Con la nuova Manovra, cambia il calcolo dell’imposta sul reddito: meno aliquote per oltre 13 milioni di contribuenti, ma stretta sulle agevolazioni fiscali per i redditi più alti.

La Legge di Bilancio 2026 introduce una modifica importante al sistema fiscale, con un taglio IRPEF che punta a sostenere il ceto medio. Il fulcro della riforma è la riduzione della seconda aliquota, che passa dal 35% al 33% per i redditi compresi tra 28.001 e 50.000 euro. Una misura da circa 9 miliardi in tre anni, che interessa oltre 13 milioni di contribuenti. La struttura degli scaglioni rimane a tre: il 23% resta applicato ai redditi fino a 28.000 euro, il nuovo 33% si applica al secondo scaglione, mentre il 43% resta per la fascia oltre i 50.000 euro. La logica della progressività non cambia: ogni contribuente paga di più solo sulla quota di reddito che supera ciascun livello. In concreto, anche per chi guadagna di più, il risparmio si ferma entro i 50.000 euro. Eppure, anche chi ha redditi superiori potrà beneficiarne, seppure in misura contenuta.
Stretta sulle detrazioni per i redditi oltre 200.000 euro
Per compensare gli effetti del taglio d’aliquota e limitare i vantaggi per le fasce più alte, la Manovra introduce un meccanismo correttivo. I contribuenti con redditi superiori a 200.000 euro subiranno una riduzione forfettaria di 440 euro sulle detrazioni fiscali del 19%. Il taglio riguarda alcune voci specifiche, come le erogazioni liberali ai partiti politici e i premi assicurativi contro eventi calamitosi. Restano invece inalterati gli sconti legati alle spese sanitarie. La misura si ispira al principio di equità fiscale, cercando di evitare che anche i redditi elevati possano trarre un vantaggio pieno da una riforma pensata principalmente per chi si colloca nella fascia media. Tuttavia, l’efficacia di questo correttivo si riduce quando si inserisce in un sistema già costellato di limiti e riduzioni progressive delle agevolazioni, che interessano da anni i contribuenti più facoltosi.

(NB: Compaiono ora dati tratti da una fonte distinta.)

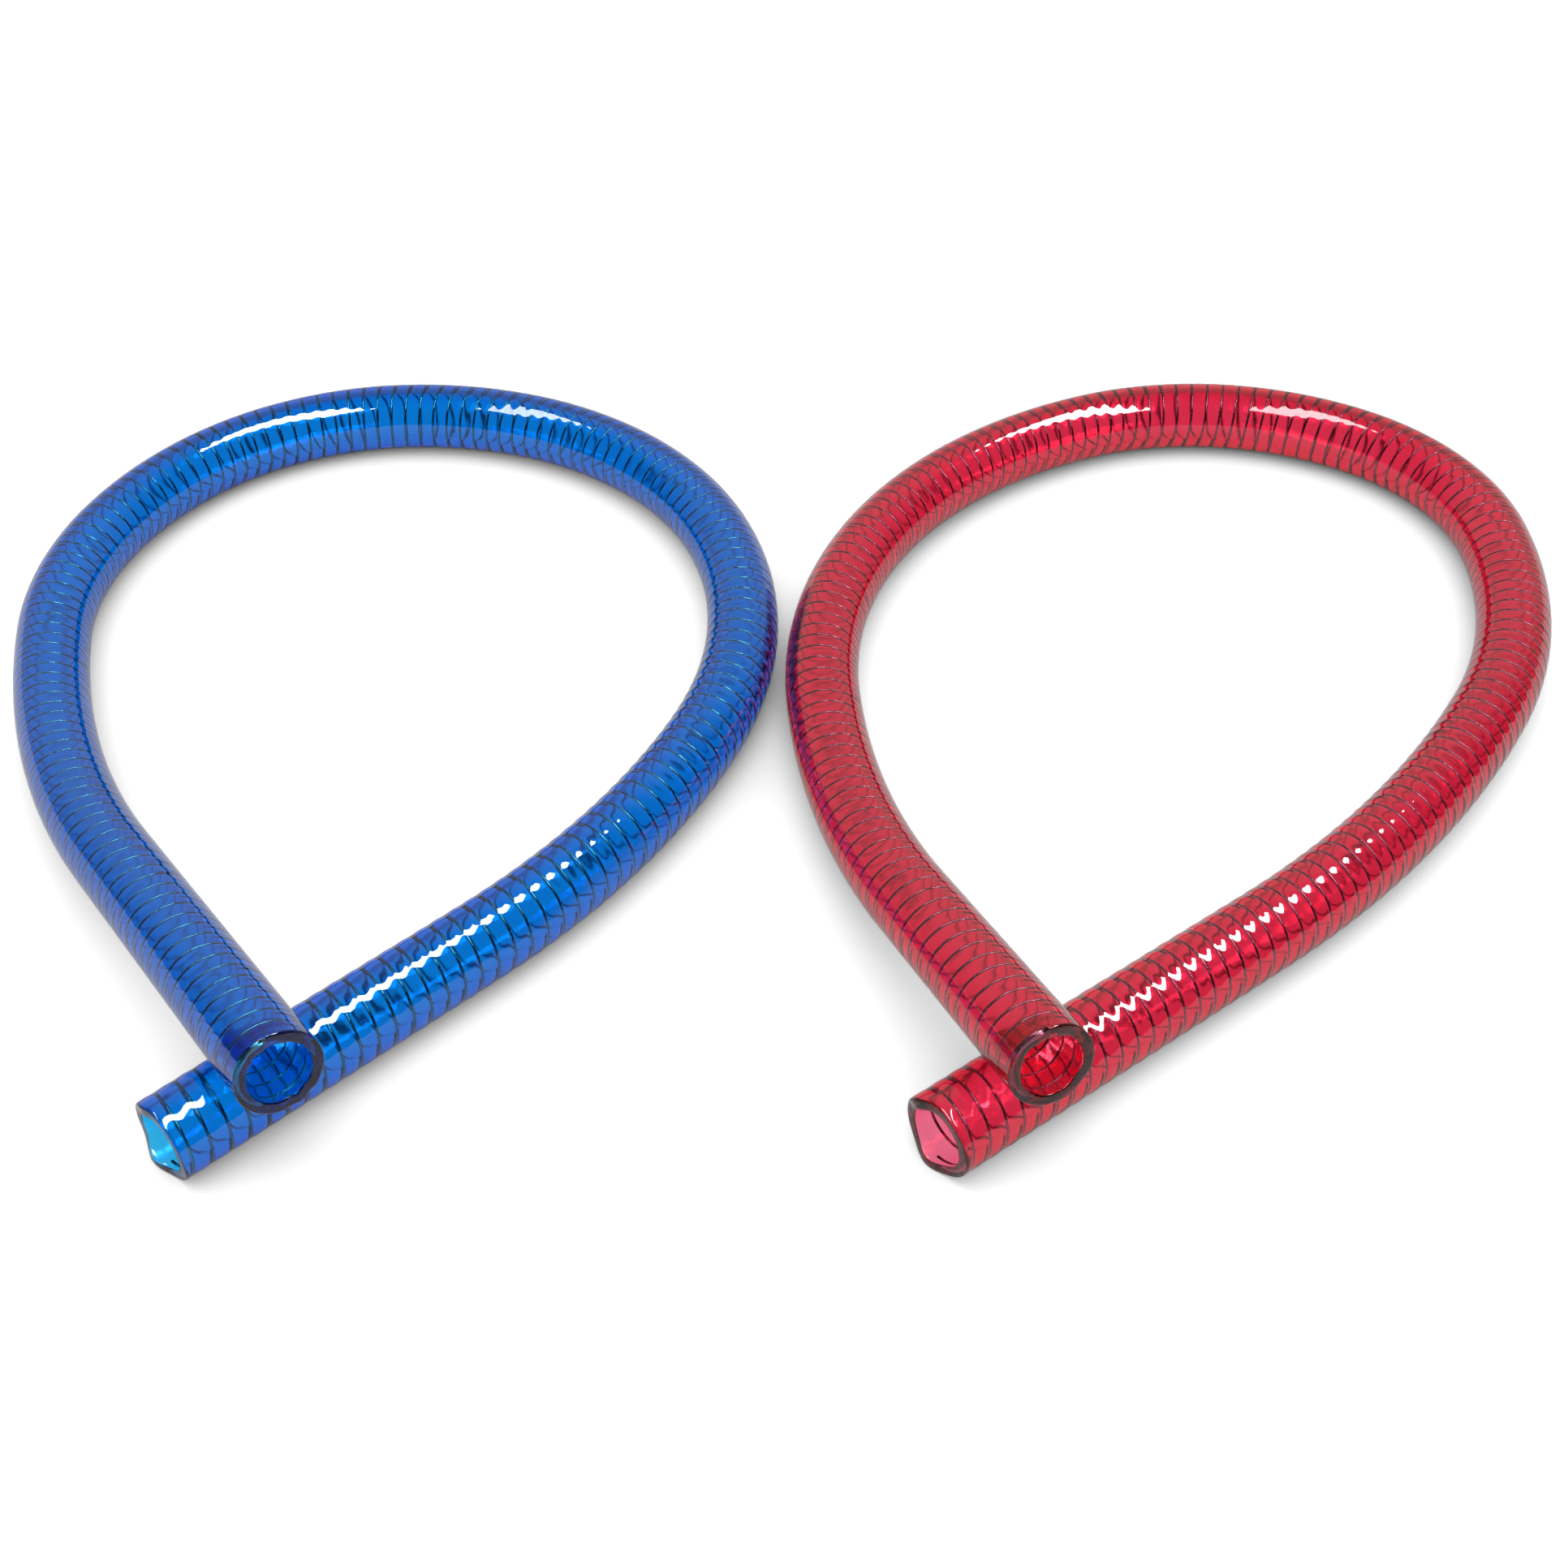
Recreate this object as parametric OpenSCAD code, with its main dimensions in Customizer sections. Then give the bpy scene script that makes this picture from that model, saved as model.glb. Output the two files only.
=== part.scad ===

Un sistema già limitante per le fasce alte
Chi guadagna più di 50.000 euro si trova già a dover fare i conti con un sistema di detrazioni sempre più ridotto. La Legge di Bilancio 2024 ha introdotto un primo taglio fisso di 260 euro, mentre con la Manovra 2025 è stato previsto un tetto massimo alle detrazioni per alcune spese, variabile anche in base al numero di figli. Superata la soglia dei 120.000 euro, le detrazioni cominciano a ridursi gradualmente fino ad azzerarsi del tutto per chi arriva a 240.000 euro annui. In questo contesto, il nuovo taglio da 440 euro rischia di avere un impatto più teorico che reale: in molti casi, le agevolazioni sono già talmente limitate da non lasciare più nulla da tagliare. Nonostante ciò, chi si colloca nella fascia più alta continua a godere di piccoli benefici derivanti dalla riduzione dell’aliquota sul secondo scaglione, che non viene esclusa neppure per i redditi elevati.
Quanto si risparmia davvero con il nuovo calcolo IRPEF
Secondo le stime dell’Ufficio Parlamentare di Bilancio, l’effetto reale della nuova IRPEF si traduce in risparmi contenuti ma generalizzati. Un dirigente, in media, potrà ottenere un beneficio annuo di 408 euro. Per lavoratori autonomi e impiegati, il guadagno si aggira sui 124 e 123 euro rispettivamente. I pensionati, invece, risparmieranno in media 55 euro, mentre per gli operai la riduzione sarà di circa 23 euro. Anche chi dichiara più di 200.000 euro, nonostante il taglio alle detrazioni, potrà comunque beneficiare di un risparmio medio netto di 379 euro annui, molto vicino al massimo teorico ottenibile. Ma questo effetto, apparentemente marginale, ha un costo per lo Stato: 68,2 milioni di euro in meno nelle casse pubbliche. Una cifra che, se riallocata, sarebbe sufficiente a finanziare per oltre cinque anni misure come il bonus psicologo o il reddito di libertà. La riforma, insomma, ridisegna l’imposta sul reddito senza strappi, ma con un bilanciamento delicato tra esigenze sociali e sostenibilità finanziaria.